In 2011 the average local and cantonal tax rate on a married resident, with two children, of Schelten making 150,000 CHF was 13.6%, while an unmarried resident's rate was 20%. For comparison, the rate for the entire canton in the same year, was 14.2% and 22.0%, while the nationwide rate was 12.3% and 21.1% respectively. In 2009 there were a total of 11 tax payers in the municipality. Of that total, 2 made over 75,000 CHF per year. The greatest number of workers, 6, made between 20,000 and 30,000 CHF per year. The average income of the over 75,000 CHF group in Schelten was 121,700 CHF, while the average across all of Switzerland was 130,478 CHF.

==Religion==
From the 2000 census, 26 or 50.0% belonged to the Swiss Reformed Church, while 16 or 30.8% were Roman Catholic. 5 (or about 9.62% of the population) belonged to no church, are agnostic or atheist, and 5 individuals (or about 9.62% of the population) did not answer the question.

==Education==

In Schelten about 41.4% of the population have completed non-mandatory upper secondary education, and 6.9% have completed additional higher education (either university or a Fachhochschule). A total of 2 Swiss men in the municipality had completed some form of tertiary schooling.
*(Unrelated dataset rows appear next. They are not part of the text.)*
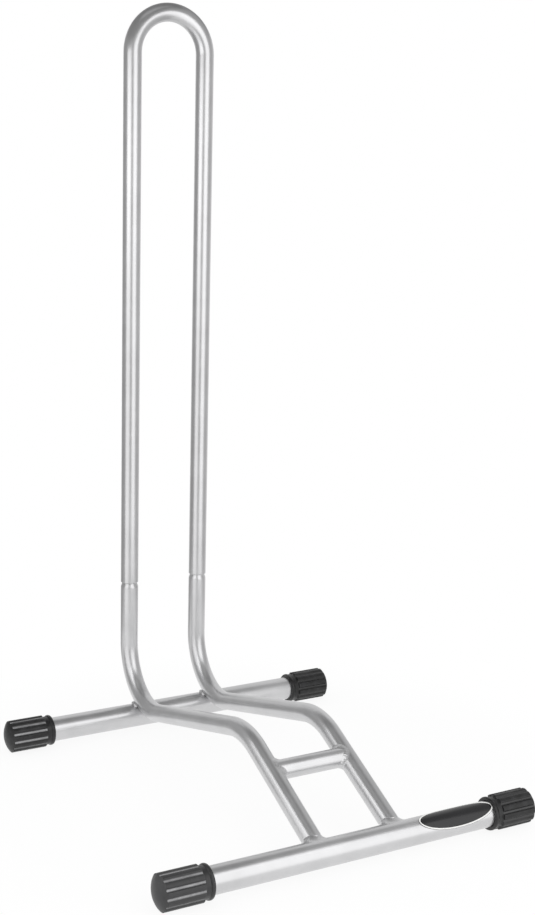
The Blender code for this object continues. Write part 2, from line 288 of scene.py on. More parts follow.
class StandCapSizes(bpy.types.PropertyGroup):
    """The ribbed rubber end cap, measured along the bar from the cap's mouth."""

    ribs: IntProperty(name="Ribs", description="Ribs round one cap", default=12, min=3)
    rib_top: length("Rib top", "Width of a rib's flat top", 0.0058)
    crown: length("Crown", "Radius of the slight crown of a rib's top", 0.008)
    groove_depth: length("Groove depth", "From a rib's top to the bottom of a groove", 0.0018)
    neck: length("Neck", "Height of the smooth neck over the bar", 0.0025)
    lip: length("Lip", "Height of the mouth's rolled lip over the bar", 0.0036)
    lip_length: length("Lip length", "Length of the rolled lip", 0.0040)
    collar_length: length("Collar length", "From the mouth to the ribs", 0.0095)
    socket_depth: length("Socket depth", "How far the bar goes in", 0.0460)
    dome_start: length("Dome start", "From the mouth to the edge of the domed end", 0.0480)
    dome_rise: length("Dome rise", "Height of the domed end", 0.0060)
    fit: length("Fit", "Clear space round the bar in its socket", 0.0003)
    edge: length("Edge", "Rounding of the moulded edges", 0.0004)


class StandWeldSizes(bpy.types.PropertyGroup):
    """Legs, toes and ripples of the weld beads."""

    front_leg: length("Front leg", "Leg of the bead between a frame tube and the front bar", 0.0052)
    rung_leg: length("Rung leg", "Leg of the bead between the rung and a frame tube", 0.0034)
    front_toe: angle("Front toe", "Angle at which the front bead leaves the metal beside it", 8)
    rung_toe: angle("Rung toe", "Angle at which the rung's bead leaves the metal beside it", 30)
    toe_change: angle("Toe change", "How far those angles change round a joint", 14)
    ripple_pitch: length("Ripple pitch", "Distance from one ripple to the next", 0.0019)
    ripple_height: length("Ripple height", "Height of a ripple on the rung and the rear bar", 0.00022)
    front_ripple: length("Front ripple", "Height of a ripple on the front bar", 0.00006)
    rear_bead: length("Rear bead", "Radius of the short beads on the rear bar", 0.0025)
    rear_stand_off: length("Rear stand-off", "Bead centre line over the bar", 0.0009)
    rear_back: angle("Rear bead back", "Where it starts, behind the line of touch", -34)
    rear_front: angle("Rear bead front", "Where it ends, before the line of touch", 9)


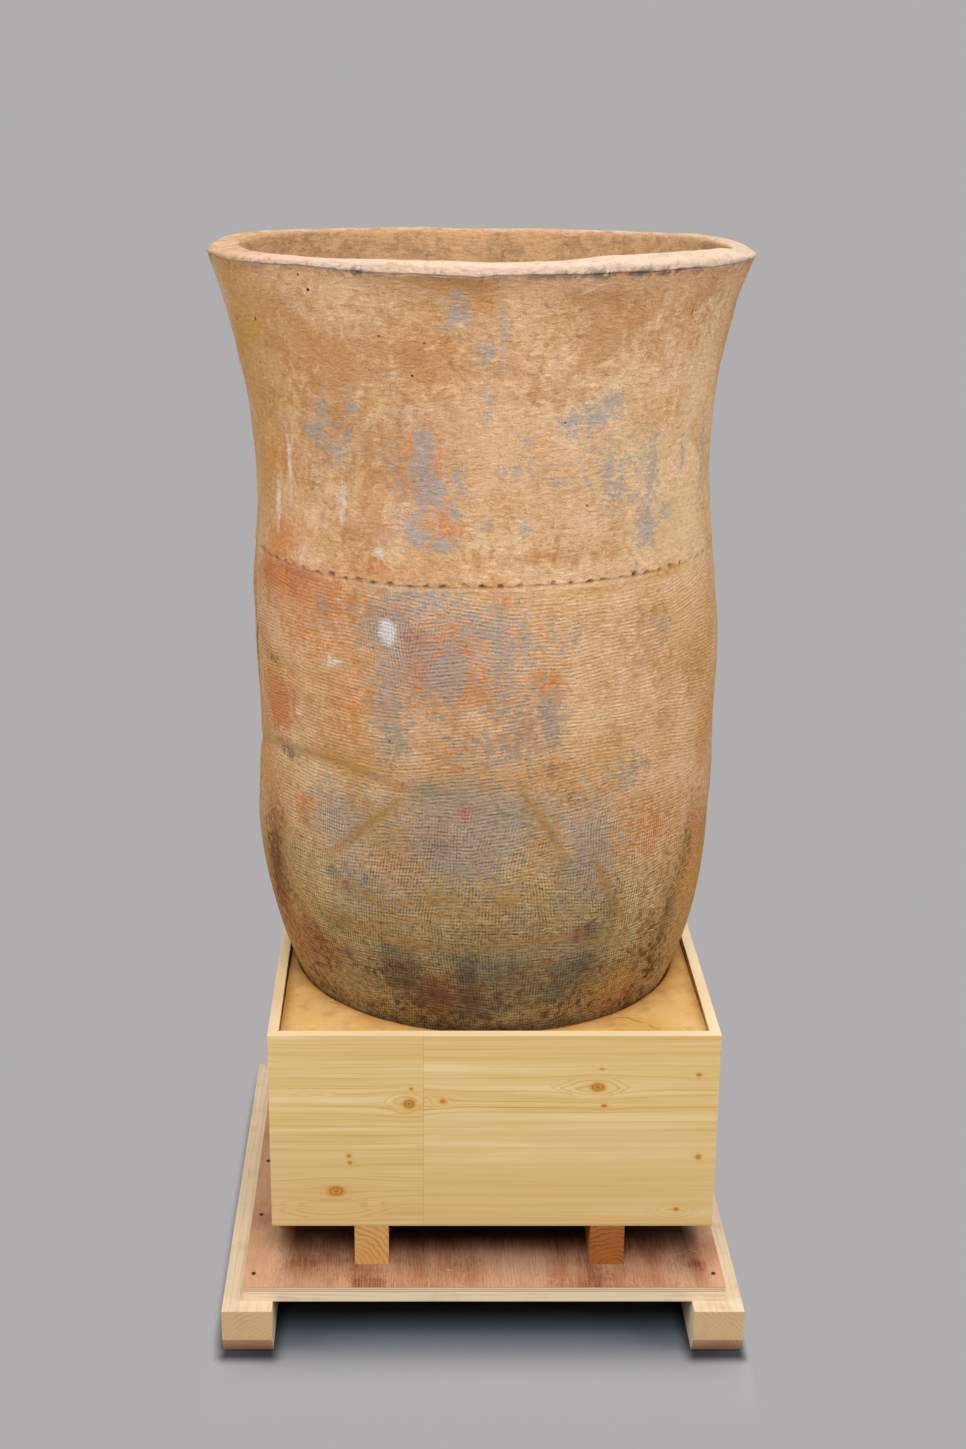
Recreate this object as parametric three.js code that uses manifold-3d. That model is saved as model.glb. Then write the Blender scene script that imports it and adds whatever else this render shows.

The Canton of Bern school system provides one year of non-obligatory Kindergarten, followed by six years of Primary school. This is followed by three years of obligatory lower Secondary school where the students are separated according to ability and aptitude. Following the lower Secondary students may attend additional schooling or they may enter an apprenticeship.
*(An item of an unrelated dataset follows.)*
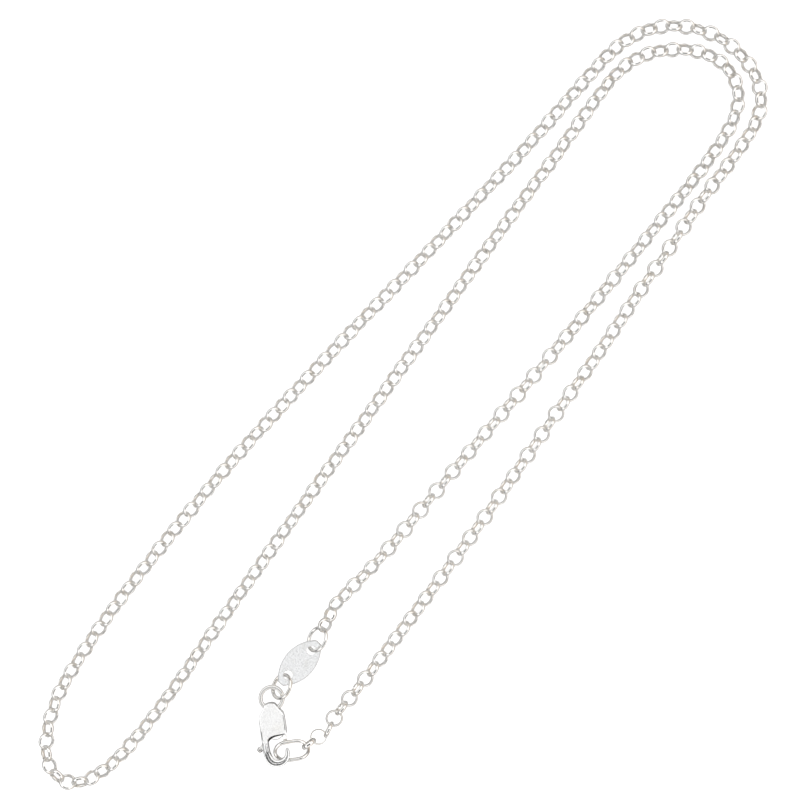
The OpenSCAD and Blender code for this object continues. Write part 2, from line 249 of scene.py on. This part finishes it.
# the wire's section, as shares of its thickness (out) and half band (along): flat inside, domed outside
wireSection = [(0.0, -0.75), (0.0, 0.0), (0.0, 0.75), (0.1, 0.93), (0.3, 1.0), (0.62, 0.82), (0.87, 0.5),
               (1.0, 0.0), (0.87, -0.5), (0.62, -0.82), (0.3, -1.0), (0.1, -0.93)]

# x, y in mm and the links' roll in degrees, from the tag round the loop to the clasp
route = [
    (7.8, -15.6, 30), (8.1, -6.3, 14), (8.5, 4.2, 30), (8.9, 14.5, 20), (9.2, 24.5, 34), (9.4, 34, 36),
    (9.5, 42, 40), (9.6, 48, 42), (9.5, 52, 45), (9.3, 55.2, 45), (8.9, 57.6, 45), (8.1, 59.7, 45),
    (6.9, 61.3, 45), (5, 62.4, 45), (2.8, 62.8, 45), (0.6, 62.4, 45), (-1.4, 61.5, 45),
    (-3.2, 60.1, 45), (-4.8, 58.5, 45), (-6, 56.6, 45), (-6.8, 54.4, 45), (-7.1, 51.5, 45),
    (-7, 46.5, 45), (-6.7, 40, 45), (-6.5, 32, 45), (-6.2, 23, 45), (-5.8, 14, 45), (-5.5, 5, 45),
    (-5.1, -4, 45), (-4.8, -13, 45), (-4.4, -22, 45), (-4, -30.5, 45), (-3.6, -38.5, 45),
    (-3.2, -45.5, 45), (-3, -51.5, 45), (-3.1, -56.5, 45), (-3.5, -59.8, 45), (-4.3, -62.5, 45),
    (-5.5, -64.4, 45), (-7, -65.3, 45), (-8.7, -65.3, 45), (-10.6, -64.4, 45), (-12.3, -62.3, 45),
    (-13.7, -59.6, 45), (-14.8, -56, 45), (-15.5, -50.5, 45), (-15.9, -44, 45), (-16, -37, 45),
    (-15.9, -28.8, 45), (-15.6, -19.5, 45), (-15, -10.5, 45), (-14.3, -2, 45), (-13.5, 6.5, 45),
    (-12.6, 15, 45), (-11.8, 23, 45), (-11.1, 31, 45), (-10.4, 39, 45), (-10, 46, 45), (-9.7, 51, 45),
    (-9.35, 55, 45), (-8.5, 58, 45), (-7, 60.7, 45), (-4.9, 62.8, 45), (-2.3, 64.3, 45),
    (0.5, 65.2, 45), (3.2, 65.3, 45), (6.1, 64.8, 45), (8.6, 63.6, 45), (10.4, 61.8, 45),
    (11.4, 59.4, 50), (11.8, 56.5, 54), (12, 52.4, 58), (12.1, 47, 62), (12.6, 40, 72), (13.1, 32, 62),
    (13.8, 22.7, 54), (14.3, 13, 70), (14.9, 3.5, 58), (15.4, -6, 72), (15.7, -15.5, 60),
    (15.9, -24.5, 56), (16, -31.5, 68), (15.9, -36, 82),
]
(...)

During the 2011–12 school year, there were a total of 10 students attending classes in Schelten. There were no kindergarten classes in the municipality and the 5 primary students attend a class in a neighboring municipality. During the same year, there was one lower secondary class with a total of 5 students.

As of In 2000 2000, there were a total of 9 students attending any school in the municipality. Of those, 2 both lived and attended school in the municipality, while 7 students came from another municipality. During the same year, 5 residents attended schools outside the municipality.